» **Collection entries**:
* begin *
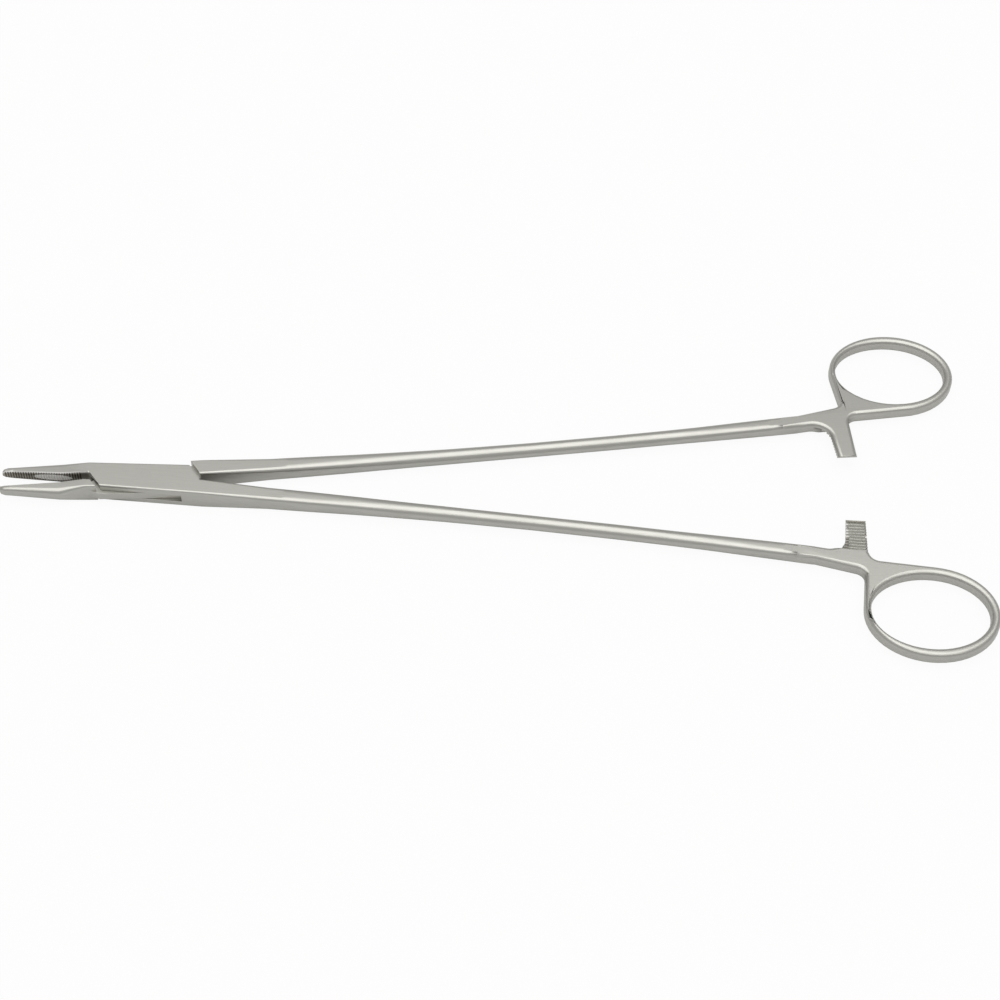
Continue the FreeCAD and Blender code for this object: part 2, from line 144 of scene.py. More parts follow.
def bake(piece: bpy.types.Object) -> None:
    """Replace an object's mesh by what its modifiers make of it, and remove them."""
    graph = bpy.context.evaluated_depsgraph_get()
    mesh = bpy.data.meshes.new_from_object(piece.evaluated_get(graph), depsgraph=graph)
    piece.modifiers.clear()
    old = piece.data
    piece.data = mesh
    mesh.name = piece.name
    if isinstance(old, bpy.types.Mesh):
        bpy.data.meshes.remove(old)


# Finishes

@dataclass(frozen=True)
class SatinSteel:
    """Martensitic stainless steel, forged and then brushed or blasted to a satin that doesn't dazzle.

    The eye sees a soft warm grey with hair-fine lines along the piece, and broad highlights.
    """

    name: str
    dark: str
    light: str
    roughness: float
    roughness_spread: float
    grain_length_mm: float
    grain_width_mm: float
    bump_mm: float
    cloud_mm: float = 9.0
    swing_deg: float = 0.0

    def build(self) -> bpy.types.Material:
        """Make the material.

        Returns:
            The finished material.
        """
        material, tree = new_material(self.name)
        place = add_node(tree, "ShaderNodeTexCoord").outputs["Object"]
        along = add_node(tree, "ShaderNodeMapping", {"Vector": place}, {
            "Rotation": (0, 0, math.radians(self.swing_deg)),
            "Scale": (self.grain_length_mm * MM, self.grain_width_mm * MM, self.grain_width_mm * MM),
        }, vector_type="TEXTURE")
        grain = add_node(tree, "ShaderNodeTexNoise", {"Vector": along.outputs[0]}, {
            "Scale": 1.0, "Detail": 2.0, "Roughness": 0.6}).outputs[0]
        cloud = add_node(tree, "ShaderNodeTexNoise", {"Vector": place}, {
            "Scale": 1 / (self.cloud_mm * MM), "Detail": 3.0, "Roughness": 0.55}).outputs[0]
        mixed = add_node(tree, "ShaderNodeMix", {"A": grain, "B": cloud}, {"Factor": 0.4}).outputs[0]
        spread = add_node(tree, "ShaderNodeMapRange", {"Value": mixed}, {
            "From Min": 0.3, "From Max": 0.7}).outputs[0]
        colour = add_node(tree, "ShaderNodeMix", {0: spread}, {
            6: linear(self.dark), 7: linear(self.light)}, data_type="RGBA").outputs[2]
        polish = add_node(tree, "ShaderNodeMapRange", {"Value": mixed}, {
            "From Min": 0.3, "From Max": 0.7,
            "To Min": self.roughness + self.roughness_spread,
            "To Max": self.roughness - self.roughness_spread}).outputs[0]
        relief = add_node(tree, "ShaderNodeBump", {"Height": grain}, {
            "Strength": 1.0, "Distance": self.bump_mm * MM}).outputs[0]
        steel = add_node(tree, "ShaderNodeBsdfPrincipled", {
            "Base Color": colour, "Roughness": polish, "Normal": relief}, {"Metallic": 1.0})
        add_node(tree, "ShaderNodeOutputMaterial", {"Surface": steel.outputs[0]})
        return material


@dataclass(frozen=True)
class SerratedSteel:
    """Stainless steel with ground serrations: grey crests over grooves whose colour is darkened with depth
    as painted shade.

    The closing plane is where the crests are, so the distance from it tells how deep a spot lies. The
    lens-shaped hollow is painted near-white all over, a painted highlight.
    """

    name: str
    crest: str
    groove_shade: str
    hollow: str
    roughness: float
    swing_deg: float
    crest_mm: float = 0.05
    groove_mm: float = 0.16
    grit_mm: float = 0.15
    bump_mm: float = 0.01
    mottle: float = 0.25
    hollow_rim: float = 0.92
    hollow_middle_mm: tuple[float, float, float] = (HOLLOW_MIDDLE, 0.0, MID_PLANE)
    hollow_reach_mm: tuple[float, float] = (HOLLOW_LENGTH / 2, HOLLOW_HEIGHT / 2)

    def build(self) -> bpy.types.Material:
        """Make the material.

        Returns:
            The finished material.
        """
        material, tree = new_material(self.name)
        place = add_node(tree, "ShaderNodeTexCoord").outputs["Object"]
        own = add_node(tree, "ShaderNodeMapping", {"Vector": place}, {
            "Rotation": (0, 0, math.radians(self.swing_deg)), "Scale": (MM, MM, MM)}, vector_type="TEXTURE")
        across = add_node(tree, "ShaderNodeSeparateXYZ", {0: own.outputs[0]}).outputs["Y"]
        depth = add_node(tree, "ShaderNodeMath", {0: across}, operation="ABSOLUTE").outputs[0]
        grit = add_node(tree, "ShaderNodeTexNoise", {"Vector": place}, {
            "Scale": 1 / (self.grit_mm * MM), "Detail": 2.0}).outputs[0]
        # Painted shade: the colour darkens from the crests' depth to the grooves', with random grit mixed in
        sunk = add_node(tree, "ShaderNodeMapRange", {"Value": depth}, {
            "From Min": self.crest_mm, "From Max": self.groove_mm}).outputs[0]
        grit_and_groove_shade = add_node(tree, "ShaderNodeMath", {0: grit, 2: sunk}, {1: self.mottle},
                           operation="MULTIPLY_ADD")
        colour = add_node(tree, "ShaderNodeMix", {0: grit_and_groove_shade.outputs[0]}, {
            6: linear(self.crest), 7: linear(self.groove_shade)}, data_type="RGBA").outputs[2]
        # Painted highlight: the lens-shaped hollow is coloured near-white, fading out towards its rim
        long, high = self.hollow_reach_mm
        offset = add_node(tree, "ShaderNodeVectorMath", {0: own.outputs[0]}, {1: self.hollow_middle_mm},
                          operation="SUBTRACT").outputs[0]
        share = add_node(tree, "ShaderNodeVectorMath", {0: offset}, {1: (1 / long, 0.0, 1 / high)},
                         operation="MULTIPLY").outputs[0]
        reach = add_node(tree, "ShaderNodeVectorMath", {0: share}, operation="LENGTH").outputs["Value"]
        outside_hollow_highlight = add_node(tree, "ShaderNodeMapRange", {"Value": reach}, {
            "From Min": self.hollow_rim, "From Max": 1.0}).outputs[0]
        colour = add_node(tree, "ShaderNodeMix", {0: outside_hollow_highlight, 7: colour}, {
            6: linear(self.hollow)}, data_type="RGBA").outputs[2]
        relief = add_node(tree, "ShaderNodeBump", {"Height": grit}, {
            "Strength": 1.0, "Distance": self.bump_mm * MM}).outputs[0]
        steel = add_node(tree, "ShaderNodeBsdfPrincipled", {"Base Color": colour, "Normal": relief}, {
            "Metallic": 1.0, "Roughness": self.roughness})
        add_node(tree, "ShaderNodeOutputMaterial", {"Surface": steel.outputs[0]})
        return material


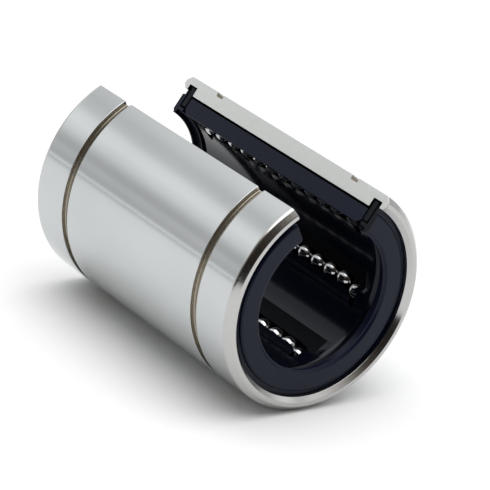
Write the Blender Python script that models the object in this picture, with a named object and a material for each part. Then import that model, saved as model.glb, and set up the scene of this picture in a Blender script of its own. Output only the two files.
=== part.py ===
"""Open linear ball bushing for a 30 mm shaft, lying on its sleeve with the slot upwards.

The shaft axis runs along X and the slot opens towards +Z. The origin is on the
supporting surface, under the middle of the sleeve. Angles round the axis are
measured from the middle of the slot (+Z) towards +Y.
"""

import math

import bmesh
import bpy
from mathutils import Matrix, Vector

MM = 0.001

# The standard size: shaft, outside diameter, length and snap ring grooves.
SHAFT_RADIUS = 15.0 * MM
SLEEVE_RADIUS = 22.5 * MM
SLEEVE_LENGTH = 64.0 * MM
SNAP_GROOVE_SPAN = 44.5 * MM
SNAP_GROOVE_WIDTH = 1.85 * MM
SNAP_GROOVE_RADIUS = 21.5 * MM
SLOT_HALF_ANGLE = math.radians(30.0)

# Balls and the circuits that they run in.
BALL_RADIUS = 1.9845 * MM
BALL_PITCH = 4.08 * MM
BALLS_PER_LEG = 10
CIRCUITS = 5
CIRCUIT_STEP = math.radians(60.0)
FIRST_LOADED_ANGLE = math.radians(42.0)
RETURN_OFFSET_ANGLE = math.radians(20.0)
LOADED_PATH_RADIUS = SHAFT_RADIUS + BALL_RADIUS
RETURN_PATH_RADIUS = LOADED_PATH_RADIUS + 1.0 * MM
TURN_BALL_ANGLE = math.radians(45.0)
NECK_RADIUS = 0.5 * MM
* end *
» **Written exercise**:
Write out the whole listing exactly.

» **Response to this task**:
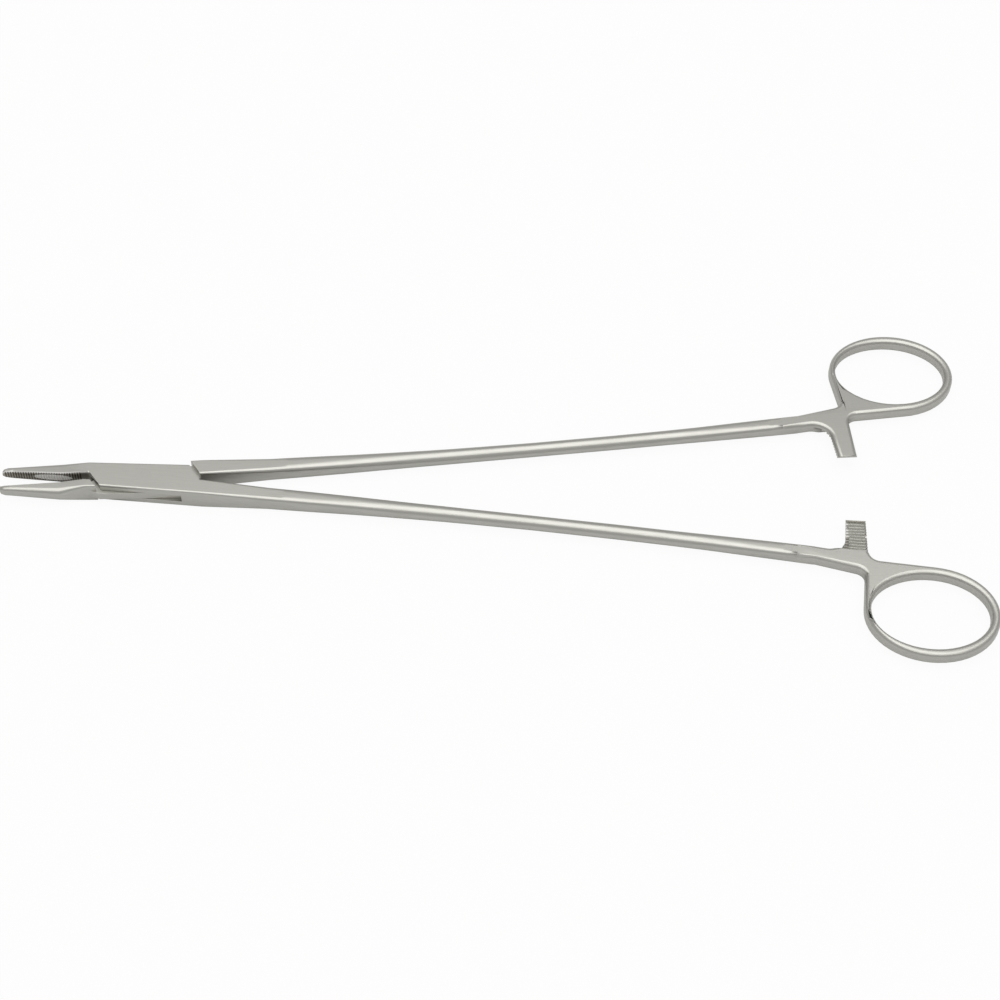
Continue the FreeCAD and Blender code for this object: part 2, from line 144 of scene.py. More parts follow.
def bake(piece: bpy.types.Object) -> None:
    """Replace an object's mesh by what its modifiers make of it, and remove them."""
    graph = bpy.context.evaluated_depsgraph_get()
    mesh = bpy.data.meshes.new_from_object(piece.evaluated_get(graph), depsgraph=graph)
    piece.modifiers.clear()
    old = piece.data
    piece.data = mesh
    mesh.name = piece.name
    if isinstance(old, bpy.types.Mesh):
        bpy.data.meshes.remove(old)


# Finishes

@dataclass(frozen=True)
class SatinSteel:
    """Martensitic stainless steel, forged and then brushed or blasted to a satin that doesn't dazzle.

    The eye sees a soft warm grey with hair-fine lines along the piece, and broad highlights.
    """

    name: str
    dark: str
    light: str
    roughness: float
    roughness_spread: float
    grain_length_mm: float
    grain_width_mm: float
    bump_mm: float
    cloud_mm: float = 9.0
    swing_deg: float = 0.0

    def build(self) -> bpy.types.Material:
        """Make the material.

        Returns:
            The finished material.
        """
        material, tree = new_material(self.name)
        place = add_node(tree, "ShaderNodeTexCoord").outputs["Object"]
        along = add_node(tree, "ShaderNodeMapping", {"Vector": place}, {
            "Rotation": (0, 0, math.radians(self.swing_deg)),
            "Scale": (self.grain_length_mm * MM, self.grain_width_mm * MM, self.grain_width_mm * MM),
        }, vector_type="TEXTURE")
        grain = add_node(tree, "ShaderNodeTexNoise", {"Vector": along.outputs[0]}, {
            "Scale": 1.0, "Detail": 2.0, "Roughness": 0.6}).outputs[0]
        cloud = add_node(tree, "ShaderNodeTexNoise", {"Vector": place}, {
            "Scale": 1 / (self.cloud_mm * MM), "Detail": 3.0, "Roughness": 0.55}).outputs[0]
        mixed = add_node(tree, "ShaderNodeMix", {"A": grain, "B": cloud}, {"Factor": 0.4}).outputs[0]
        spread = add_node(tree, "ShaderNodeMapRange", {"Value": mixed}, {
            "From Min": 0.3, "From Max": 0.7}).outputs[0]
        colour = add_node(tree, "ShaderNodeMix", {0: spread}, {
            6: linear(self.dark), 7: linear(self.light)}, data_type="RGBA").outputs[2]
        polish = add_node(tree, "ShaderNodeMapRange", {"Value": mixed}, {
            "From Min": 0.3, "From Max": 0.7,
            "To Min": self.roughness + self.roughness_spread,
            "To Max": self.roughness - self.roughness_spread}).outputs[0]
        relief = add_node(tree, "ShaderNodeBump", {"Height": grain}, {
            "Strength": 1.0, "Distance": self.bump_mm * MM}).outputs[0]
        steel = add_node(tree, "ShaderNodeBsdfPrincipled", {
            "Base Color": colour, "Roughness": polish, "Normal": relief}, {"Metallic": 1.0})
        add_node(tree, "ShaderNodeOutputMaterial", {"Surface": steel.outputs[0]})
        return material


@dataclass(frozen=True)
class SerratedSteel:
    """Stainless steel with ground serrations: grey crests over grooves whose colour is darkened with depth
    as painted shade.

    The closing plane is where the crests are, so the distance from it tells how deep a spot lies. The
    lens-shaped hollow is painted near-white all over, a painted highlight.
    """

    name: str
    crest: str
    groove_shade: str
    hollow: str
    roughness: float
    swing_deg: float
    crest_mm: float = 0.05
    groove_mm: float = 0.16
    grit_mm: float = 0.15
    bump_mm: float = 0.01
    mottle: float = 0.25
    hollow_rim: float = 0.92
    hollow_middle_mm: tuple[float, float, float] = (HOLLOW_MIDDLE, 0.0, MID_PLANE)
    hollow_reach_mm: tuple[float, float] = (HOLLOW_LENGTH / 2, HOLLOW_HEIGHT / 2)

    def build(self) -> bpy.types.Material:
        """Make the material.

        Returns:
            The finished material.
        """
        material, tree = new_material(self.name)
        place = add_node(tree, "ShaderNodeTexCoord").outputs["Object"]
        own = add_node(tree, "ShaderNodeMapping", {"Vector": place}, {
            "Rotation": (0, 0, math.radians(self.swing_deg)), "Scale": (MM, MM, MM)}, vector_type="TEXTURE")
        across = add_node(tree, "ShaderNodeSeparateXYZ", {0: own.outputs[0]}).outputs["Y"]
        depth = add_node(tree, "ShaderNodeMath", {0: across}, operation="ABSOLUTE").outputs[0]
        grit = add_node(tree, "ShaderNodeTexNoise", {"Vector": place}, {
            "Scale": 1 / (self.grit_mm * MM), "Detail": 2.0}).outputs[0]
        # Painted shade: the colour darkens from the crests' depth to the grooves', with random grit mixed in
        sunk = add_node(tree, "ShaderNodeMapRange", {"Value": depth}, {
            "From Min": self.crest_mm, "From Max": self.groove_mm}).outputs[0]
        grit_and_groove_shade = add_node(tree, "ShaderNodeMath", {0: grit, 2: sunk}, {1: self.mottle},
                           operation="MULTIPLY_ADD")
        colour = add_node(tree, "ShaderNodeMix", {0: grit_and_groove_shade.outputs[0]}, {
            6: linear(self.crest), 7: linear(self.groove_shade)}, data_type="RGBA").outputs[2]
        # Painted highlight: the lens-shaped hollow is coloured near-white, fading out towards its rim
        long, high = self.hollow_reach_mm
        offset = add_node(tree, "ShaderNodeVectorMath", {0: own.outputs[0]}, {1: self.hollow_middle_mm},
                          operation="SUBTRACT").outputs[0]
        share = add_node(tree, "ShaderNodeVectorMath", {0: offset}, {1: (1 / long, 0.0, 1 / high)},
                         operation="MULTIPLY").outputs[0]
        reach = add_node(tree, "ShaderNodeVectorMath", {0: share}, operation="LENGTH").outputs["Value"]
        outside_hollow_highlight = add_node(tree, "ShaderNodeMapRange", {"Value": reach}, {
            "From Min": self.hollow_rim, "From Max": 1.0}).outputs[0]
        colour = add_node(tree, "ShaderNodeMix", {0: outside_hollow_highlight, 7: colour}, {
            6: linear(self.hollow)}, data_type="RGBA").outputs[2]
        relief = add_node(tree, "ShaderNodeBump", {"Height": grit}, {
            "Strength": 1.0, "Distance": self.bump_mm * MM}).outputs[0]
        steel = add_node(tree, "ShaderNodeBsdfPrincipled", {"Base Color": colour, "Normal": relief}, {
            "Metallic": 1.0, "Roughness": self.roughness})
        add_node(tree, "ShaderNodeOutputMaterial", {"Surface": steel.outputs[0]})
        return material


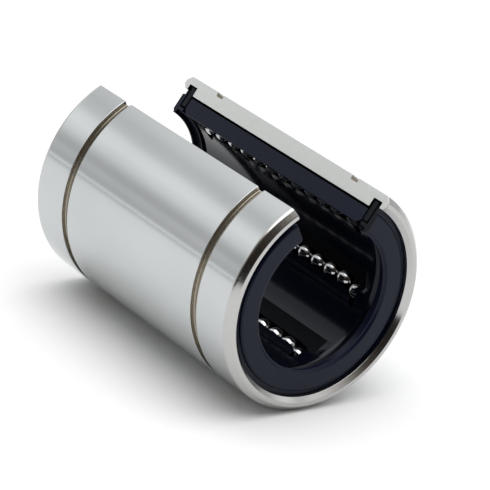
Write the Blender Python script that models the object in this picture, with a named object and a material for each part. Then import that model, saved as model.glb, and set up the scene of this picture in a Blender script of its own. Output only the two files.
=== part.py ===
"""Open linear ball bushing for a 30 mm shaft, lying on its sleeve with the slot upwards.

The shaft axis runs along X and the slot opens towards +Z. The origin is on the
supporting surface, under the middle of the sleeve. Angles round the axis are
measured from the middle of the slot (+Z) towards +Y.
"""

import math

import bmesh
import bpy
from mathutils import Matrix, Vector

MM = 0.001

# The standard size: shaft, outside diameter, length and snap ring grooves.
SHAFT_RADIUS = 15.0 * MM
SLEEVE_RADIUS = 22.5 * MM
SLEEVE_LENGTH = 64.0 * MM
SNAP_GROOVE_SPAN = 44.5 * MM
SNAP_GROOVE_WIDTH = 1.85 * MM
SNAP_GROOVE_RADIUS = 21.5 * MM
SLOT_HALF_ANGLE = math.radians(30.0)

# Balls and the circuits that they run in.
BALL_RADIUS = 1.9845 * MM
BALL_PITCH = 4.08 * MM
BALLS_PER_LEG = 10
CIRCUITS = 5
CIRCUIT_STEP = math.radians(60.0)
FIRST_LOADED_ANGLE = math.radians(42.0)
RETURN_OFFSET_ANGLE = math.radians(20.0)
LOADED_PATH_RADIUS = SHAFT_RADIUS + BALL_RADIUS
RETURN_PATH_RADIUS = LOADED_PATH_RADIUS + 1.0 * MM
TURN_BALL_ANGLE = math.radians(45.0)
NECK_RADIUS = 0.5 * MM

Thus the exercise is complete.